- [Exercise description] Transcribe the material verbatim in full; the pictures do not belong in the copy.

(CAD and scene scripts)
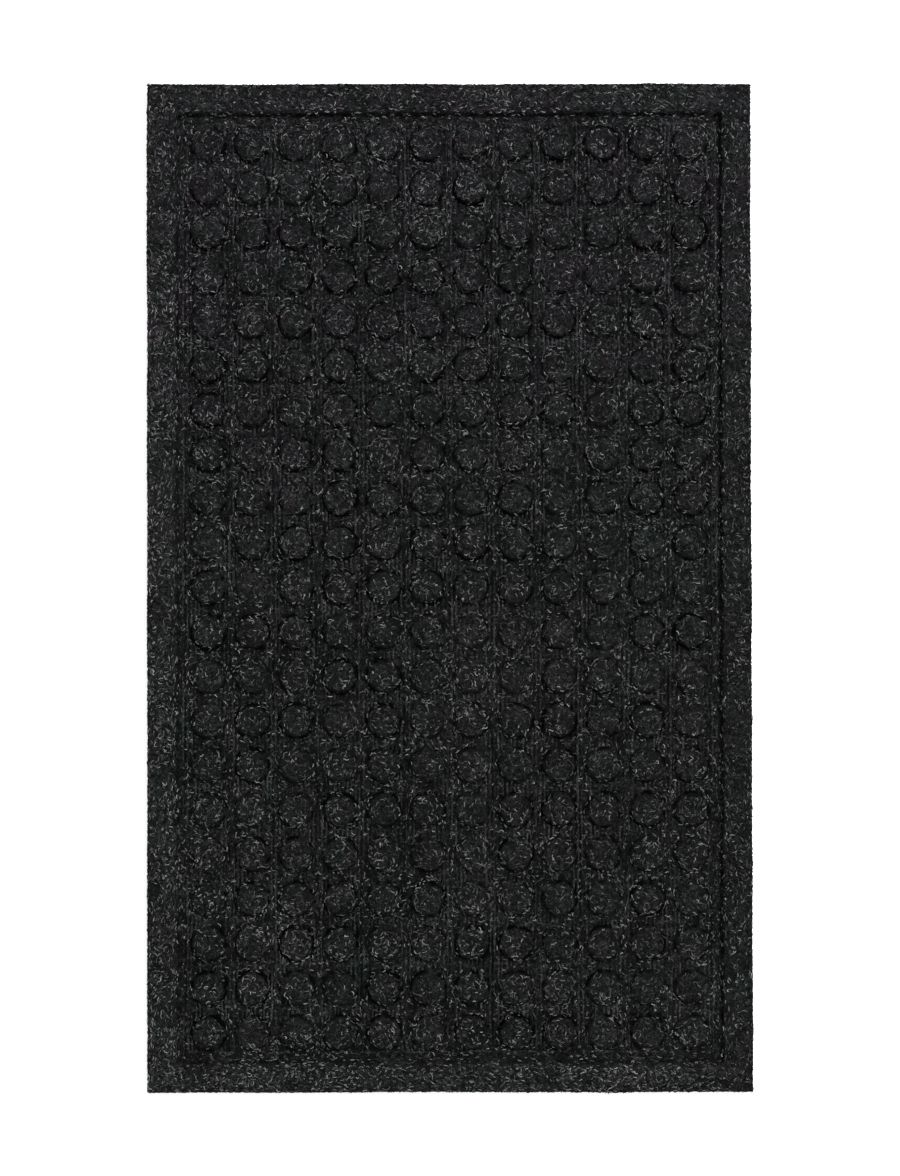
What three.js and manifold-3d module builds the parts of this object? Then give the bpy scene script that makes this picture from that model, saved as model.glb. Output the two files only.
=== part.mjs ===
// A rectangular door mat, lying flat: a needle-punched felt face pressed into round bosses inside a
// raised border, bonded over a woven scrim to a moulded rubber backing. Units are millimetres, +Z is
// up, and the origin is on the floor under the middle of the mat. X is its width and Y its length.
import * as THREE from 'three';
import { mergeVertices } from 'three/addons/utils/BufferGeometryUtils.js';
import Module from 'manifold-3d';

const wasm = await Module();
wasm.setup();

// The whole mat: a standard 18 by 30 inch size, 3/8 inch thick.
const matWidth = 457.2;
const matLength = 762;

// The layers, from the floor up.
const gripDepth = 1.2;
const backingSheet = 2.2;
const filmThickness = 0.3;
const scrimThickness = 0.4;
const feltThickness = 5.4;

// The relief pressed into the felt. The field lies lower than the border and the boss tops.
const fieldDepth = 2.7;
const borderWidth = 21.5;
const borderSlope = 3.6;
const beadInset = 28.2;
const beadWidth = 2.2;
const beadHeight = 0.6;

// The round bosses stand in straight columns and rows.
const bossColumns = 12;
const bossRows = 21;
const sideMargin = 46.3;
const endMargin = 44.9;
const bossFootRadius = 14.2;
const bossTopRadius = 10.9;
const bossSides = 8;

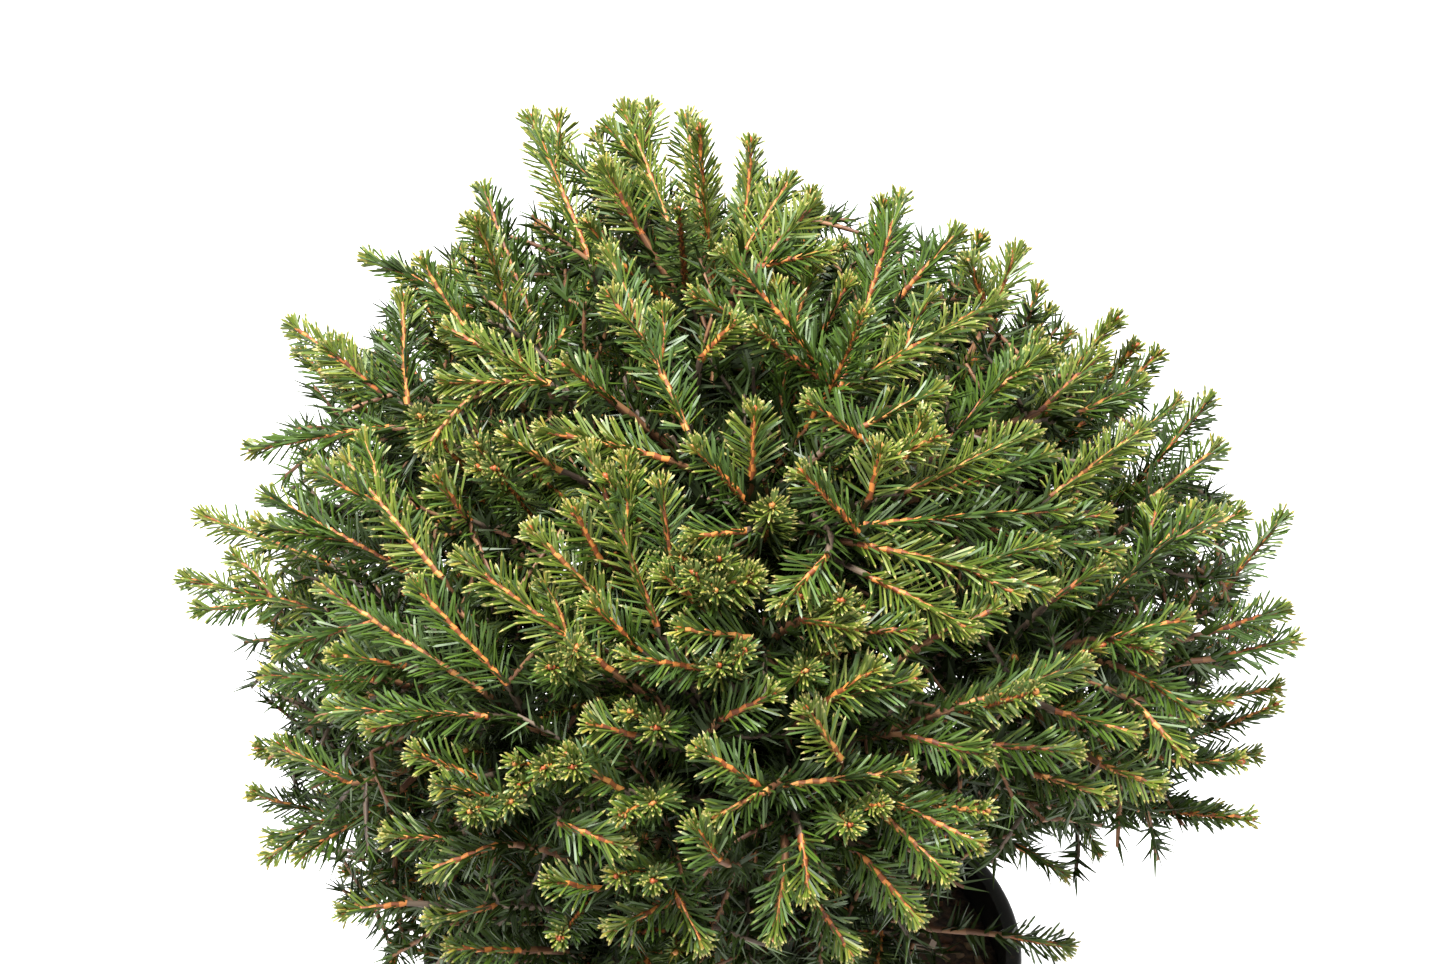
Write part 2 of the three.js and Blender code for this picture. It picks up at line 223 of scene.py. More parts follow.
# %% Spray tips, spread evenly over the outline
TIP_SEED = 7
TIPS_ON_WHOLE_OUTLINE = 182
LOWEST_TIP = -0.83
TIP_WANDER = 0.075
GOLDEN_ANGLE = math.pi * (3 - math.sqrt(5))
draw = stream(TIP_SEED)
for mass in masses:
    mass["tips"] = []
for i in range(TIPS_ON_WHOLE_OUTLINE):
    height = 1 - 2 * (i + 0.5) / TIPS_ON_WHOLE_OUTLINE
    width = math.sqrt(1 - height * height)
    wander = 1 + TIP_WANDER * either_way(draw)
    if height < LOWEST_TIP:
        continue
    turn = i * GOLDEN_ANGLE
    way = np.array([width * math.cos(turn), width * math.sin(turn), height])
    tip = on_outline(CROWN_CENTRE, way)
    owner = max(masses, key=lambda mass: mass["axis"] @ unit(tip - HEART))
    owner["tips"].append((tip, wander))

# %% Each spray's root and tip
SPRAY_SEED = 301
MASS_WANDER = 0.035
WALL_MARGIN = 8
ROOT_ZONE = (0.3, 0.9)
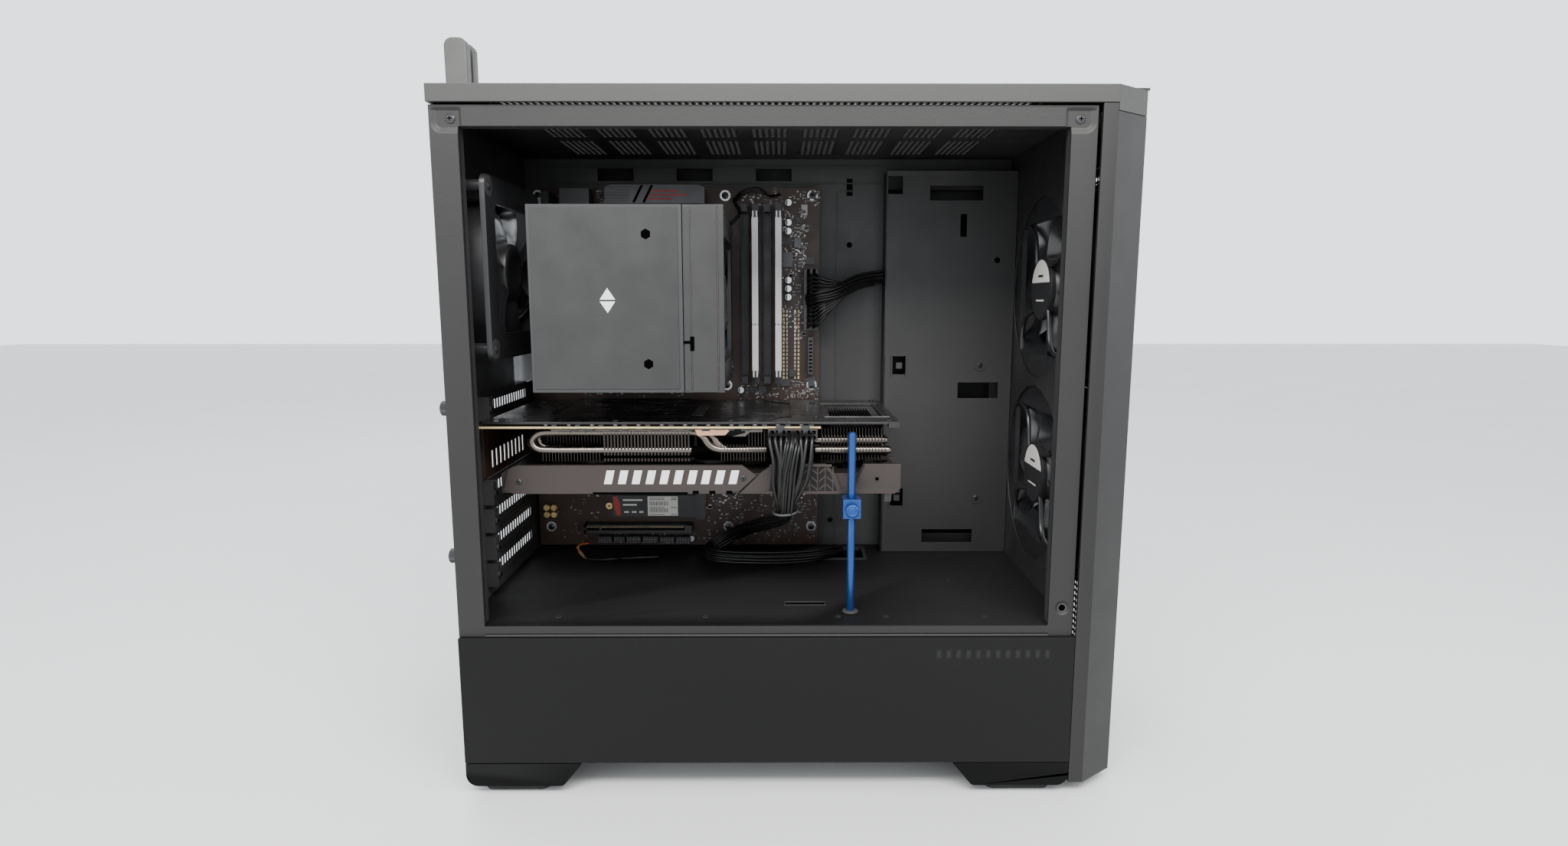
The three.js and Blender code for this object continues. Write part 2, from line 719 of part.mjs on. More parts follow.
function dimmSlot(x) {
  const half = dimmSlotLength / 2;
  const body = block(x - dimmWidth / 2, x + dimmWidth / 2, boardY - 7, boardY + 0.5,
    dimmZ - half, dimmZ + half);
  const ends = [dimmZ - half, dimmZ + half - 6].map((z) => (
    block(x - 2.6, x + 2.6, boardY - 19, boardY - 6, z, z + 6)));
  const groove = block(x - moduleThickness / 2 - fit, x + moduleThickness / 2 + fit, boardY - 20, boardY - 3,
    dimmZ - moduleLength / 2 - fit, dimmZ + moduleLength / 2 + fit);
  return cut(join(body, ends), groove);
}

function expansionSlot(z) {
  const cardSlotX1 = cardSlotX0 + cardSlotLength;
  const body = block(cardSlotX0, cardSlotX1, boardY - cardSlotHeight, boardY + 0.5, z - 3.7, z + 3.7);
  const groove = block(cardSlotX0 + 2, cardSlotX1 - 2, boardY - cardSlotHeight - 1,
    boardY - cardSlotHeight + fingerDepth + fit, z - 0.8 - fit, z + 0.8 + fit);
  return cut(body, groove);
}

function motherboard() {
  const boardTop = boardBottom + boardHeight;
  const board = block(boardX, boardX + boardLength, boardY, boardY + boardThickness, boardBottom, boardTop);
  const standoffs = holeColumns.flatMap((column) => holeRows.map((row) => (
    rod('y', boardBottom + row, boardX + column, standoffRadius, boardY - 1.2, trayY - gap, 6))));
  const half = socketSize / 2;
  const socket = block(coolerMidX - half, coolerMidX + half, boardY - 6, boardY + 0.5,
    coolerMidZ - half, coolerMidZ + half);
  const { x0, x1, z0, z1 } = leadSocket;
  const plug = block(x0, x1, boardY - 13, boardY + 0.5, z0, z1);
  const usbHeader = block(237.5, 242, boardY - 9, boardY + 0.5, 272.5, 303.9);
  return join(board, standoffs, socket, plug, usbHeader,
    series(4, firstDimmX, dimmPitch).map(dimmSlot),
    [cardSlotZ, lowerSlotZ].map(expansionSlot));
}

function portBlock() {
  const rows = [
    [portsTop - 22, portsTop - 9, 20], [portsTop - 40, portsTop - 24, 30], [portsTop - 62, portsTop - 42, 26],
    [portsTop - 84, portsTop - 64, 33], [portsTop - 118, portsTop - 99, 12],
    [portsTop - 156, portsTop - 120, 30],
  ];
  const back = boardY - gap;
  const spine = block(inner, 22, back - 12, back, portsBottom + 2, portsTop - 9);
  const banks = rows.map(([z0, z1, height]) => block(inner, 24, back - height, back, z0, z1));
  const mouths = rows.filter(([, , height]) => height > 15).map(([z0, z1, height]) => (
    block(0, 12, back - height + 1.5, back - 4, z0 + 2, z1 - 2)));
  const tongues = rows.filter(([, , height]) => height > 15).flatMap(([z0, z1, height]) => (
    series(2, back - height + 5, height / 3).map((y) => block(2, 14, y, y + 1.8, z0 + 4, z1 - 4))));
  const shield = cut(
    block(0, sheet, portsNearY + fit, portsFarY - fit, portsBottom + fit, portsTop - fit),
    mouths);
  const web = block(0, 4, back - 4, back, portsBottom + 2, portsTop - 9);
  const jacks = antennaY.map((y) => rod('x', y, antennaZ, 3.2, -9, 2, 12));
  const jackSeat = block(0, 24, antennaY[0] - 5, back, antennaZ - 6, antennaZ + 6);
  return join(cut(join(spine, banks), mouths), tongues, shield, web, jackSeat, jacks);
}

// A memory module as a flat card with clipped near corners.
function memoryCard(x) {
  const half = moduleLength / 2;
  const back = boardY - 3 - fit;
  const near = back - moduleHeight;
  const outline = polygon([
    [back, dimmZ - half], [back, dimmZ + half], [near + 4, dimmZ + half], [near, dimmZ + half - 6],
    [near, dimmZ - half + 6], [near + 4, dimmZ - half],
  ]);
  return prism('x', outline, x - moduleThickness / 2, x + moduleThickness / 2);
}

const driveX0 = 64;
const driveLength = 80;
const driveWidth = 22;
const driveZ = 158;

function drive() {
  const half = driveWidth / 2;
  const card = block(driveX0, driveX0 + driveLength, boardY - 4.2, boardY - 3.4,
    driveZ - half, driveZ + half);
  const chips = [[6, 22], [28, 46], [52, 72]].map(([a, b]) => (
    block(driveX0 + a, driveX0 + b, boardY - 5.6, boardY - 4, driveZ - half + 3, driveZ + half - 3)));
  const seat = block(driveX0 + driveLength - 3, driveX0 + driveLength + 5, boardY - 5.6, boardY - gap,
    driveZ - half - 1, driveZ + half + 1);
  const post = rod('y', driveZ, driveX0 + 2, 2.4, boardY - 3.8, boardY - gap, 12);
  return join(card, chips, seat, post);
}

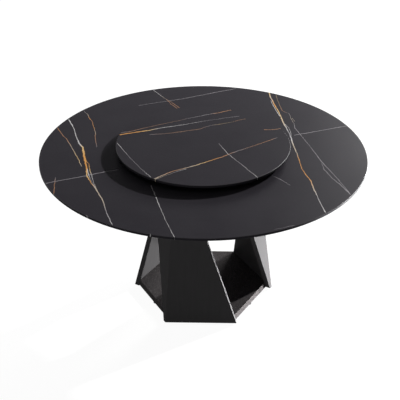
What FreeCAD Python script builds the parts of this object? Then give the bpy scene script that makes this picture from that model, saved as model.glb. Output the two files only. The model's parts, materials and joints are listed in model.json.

- [Finished exercise]
What three.js and manifold-3d module builds the parts of this object? Then give the bpy scene script that makes this picture from that model, saved as model.glb. Output the two files only.
=== part.mjs ===
// A rectangular door mat, lying flat: a needle-punched felt face pressed into round bosses inside a
// raised border, bonded over a woven scrim to a moulded rubber backing. Units are millimetres, +Z is
// up, and the origin is on the floor under the middle of the mat. X is its width and Y its length.
import * as THREE from 'three';
import { mergeVertices } from 'three/addons/utils/BufferGeometryUtils.js';
import Module from 'manifold-3d';

const wasm = await Module();
wasm.setup();

// The whole mat: a standard 18 by 30 inch size, 3/8 inch thick.
const matWidth = 457.2;
const matLength = 762;

// The layers, from the floor up.
const gripDepth = 1.2;
const backingSheet = 2.2;
const filmThickness = 0.3;
const scrimThickness = 0.4;
const feltThickness = 5.4;

// The relief pressed into the felt. The field lies lower than the border and the boss tops.
const fieldDepth = 2.7;
const borderWidth = 21.5;
const borderSlope = 3.6;
const beadInset = 28.2;
const beadWidth = 2.2;
const beadHeight = 0.6;

// The round bosses stand in straight columns and rows.
const bossColumns = 12;
const bossRows = 21;
const sideMargin = 46.3;
const endMargin = 44.9;
const bossFootRadius = 14.2;
const bossTopRadius = 10.9;
const bossSides = 8;

Write part 2 of the three.js and Blender code for this picture. It picks up at line 223 of scene.py. More parts follow.
# %% Spray tips, spread evenly over the outline
TIP_SEED = 7
TIPS_ON_WHOLE_OUTLINE = 182
LOWEST_TIP = -0.83
TIP_WANDER = 0.075
GOLDEN_ANGLE = math.pi * (3 - math.sqrt(5))
draw = stream(TIP_SEED)
for mass in masses:
    mass["tips"] = []
for i in range(TIPS_ON_WHOLE_OUTLINE):
    height = 1 - 2 * (i + 0.5) / TIPS_ON_WHOLE_OUTLINE
    width = math.sqrt(1 - height * height)
    wander = 1 + TIP_WANDER * either_way(draw)
    if height < LOWEST_TIP:
        continue
    turn = i * GOLDEN_ANGLE
    way = np.array([width * math.cos(turn), width * math.sin(turn), height])
    tip = on_outline(CROWN_CENTRE, way)
    owner = max(masses, key=lambda mass: mass["axis"] @ unit(tip - HEART))
    owner["tips"].append((tip, wander))

# %% Each spray's root and tip
SPRAY_SEED = 301
MASS_WANDER = 0.035
WALL_MARGIN = 8
ROOT_ZONE = (0.3, 0.9)
The three.js and Blender code for this object continues. Write part 2, from line 719 of part.mjs on. More parts follow.
function dimmSlot(x) {
  const half = dimmSlotLength / 2;
  const body = block(x - dimmWidth / 2, x + dimmWidth / 2, boardY - 7, boardY + 0.5,
    dimmZ - half, dimmZ + half);
  const ends = [dimmZ - half, dimmZ + half - 6].map((z) => (
    block(x - 2.6, x + 2.6, boardY - 19, boardY - 6, z, z + 6)));
  const groove = block(x - moduleThickness / 2 - fit, x + moduleThickness / 2 + fit, boardY - 20, boardY - 3,
    dimmZ - moduleLength / 2 - fit, dimmZ + moduleLength / 2 + fit);
  return cut(join(body, ends), groove);
}

function expansionSlot(z) {
  const cardSlotX1 = cardSlotX0 + cardSlotLength;
  const body = block(cardSlotX0, cardSlotX1, boardY - cardSlotHeight, boardY + 0.5, z - 3.7, z + 3.7);
  const groove = block(cardSlotX0 + 2, cardSlotX1 - 2, boardY - cardSlotHeight - 1,
    boardY - cardSlotHeight + fingerDepth + fit, z - 0.8 - fit, z + 0.8 + fit);
  return cut(body, groove);
}

function motherboard() {
  const boardTop = boardBottom + boardHeight;
  const board = block(boardX, boardX + boardLength, boardY, boardY + boardThickness, boardBottom, boardTop);
  const standoffs = holeColumns.flatMap((column) => holeRows.map((row) => (
    rod('y', boardBottom + row, boardX + column, standoffRadius, boardY - 1.2, trayY - gap, 6))));
  const half = socketSize / 2;
  const socket = block(coolerMidX - half, coolerMidX + half, boardY - 6, boardY + 0.5,
    coolerMidZ - half, coolerMidZ + half);
  const { x0, x1, z0, z1 } = leadSocket;
  const plug = block(x0, x1, boardY - 13, boardY + 0.5, z0, z1);
  const usbHeader = block(237.5, 242, boardY - 9, boardY + 0.5, 272.5, 303.9);
  return join(board, standoffs, socket, plug, usbHeader,
    series(4, firstDimmX, dimmPitch).map(dimmSlot),
    [cardSlotZ, lowerSlotZ].map(expansionSlot));
}

function portBlock() {
  const rows = [
    [portsTop - 22, portsTop - 9, 20], [portsTop - 40, portsTop - 24, 30], [portsTop - 62, portsTop - 42, 26],
    [portsTop - 84, portsTop - 64, 33], [portsTop - 118, portsTop - 99, 12],
    [portsTop - 156, portsTop - 120, 30],
  ];
  const back = boardY - gap;
  const spine = block(inner, 22, back - 12, back, portsBottom + 2, portsTop - 9);
  const banks = rows.map(([z0, z1, height]) => block(inner, 24, back - height, back, z0, z1));
  const mouths = rows.filter(([, , height]) => height > 15).map(([z0, z1, height]) => (
    block(0, 12, back - height + 1.5, back - 4, z0 + 2, z1 - 2)));
  const tongues = rows.filter(([, , height]) => height > 15).flatMap(([z0, z1, height]) => (
    series(2, back - height + 5, height / 3).map((y) => block(2, 14, y, y + 1.8, z0 + 4, z1 - 4))));
  const shield = cut(
    block(0, sheet, portsNearY + fit, portsFarY - fit, portsBottom + fit, portsTop - fit),
    mouths);
  const web = block(0, 4, back - 4, back, portsBottom + 2, portsTop - 9);
  const jacks = antennaY.map((y) => rod('x', y, antennaZ, 3.2, -9, 2, 12));
  const jackSeat = block(0, 24, antennaY[0] - 5, back, antennaZ - 6, antennaZ + 6);
  return join(cut(join(spine, banks), mouths), tongues, shield, web, jackSeat, jacks);
}

// A memory module as a flat card with clipped near corners.
function memoryCard(x) {
  const half = moduleLength / 2;
  const back = boardY - 3 - fit;
  const near = back - moduleHeight;
  const outline = polygon([
    [back, dimmZ - half], [back, dimmZ + half], [near + 4, dimmZ + half], [near, dimmZ + half - 6],
    [near, dimmZ - half + 6], [near + 4, dimmZ - half],
  ]);
  return prism('x', outline, x - moduleThickness / 2, x + moduleThickness / 2);
}

const driveX0 = 64;
const driveLength = 80;
const driveWidth = 22;
const driveZ = 158;

function drive() {
  const half = driveWidth / 2;
  const card = block(driveX0, driveX0 + driveLength, boardY - 4.2, boardY - 3.4,
    driveZ - half, driveZ + half);
  const chips = [[6, 22], [28, 46], [52, 72]].map(([a, b]) => (
    block(driveX0 + a, driveX0 + b, boardY - 5.6, boardY - 4, driveZ - half + 3, driveZ + half - 3)));
  const seat = block(driveX0 + driveLength - 3, driveX0 + driveLength + 5, boardY - 5.6, boardY - gap,
    driveZ - half - 1, driveZ + half + 1);
  const post = rod('y', driveZ, driveX0 + 2, 2.4, boardY - 3.8, boardY - gap, 12);
  return join(card, chips, seat, post);
}

What FreeCAD Python script builds the parts of this object? Then give the bpy scene script that makes this picture from that model, saved as model.glb. Output the two files only. The model's parts, materials and joints are listed in model.json.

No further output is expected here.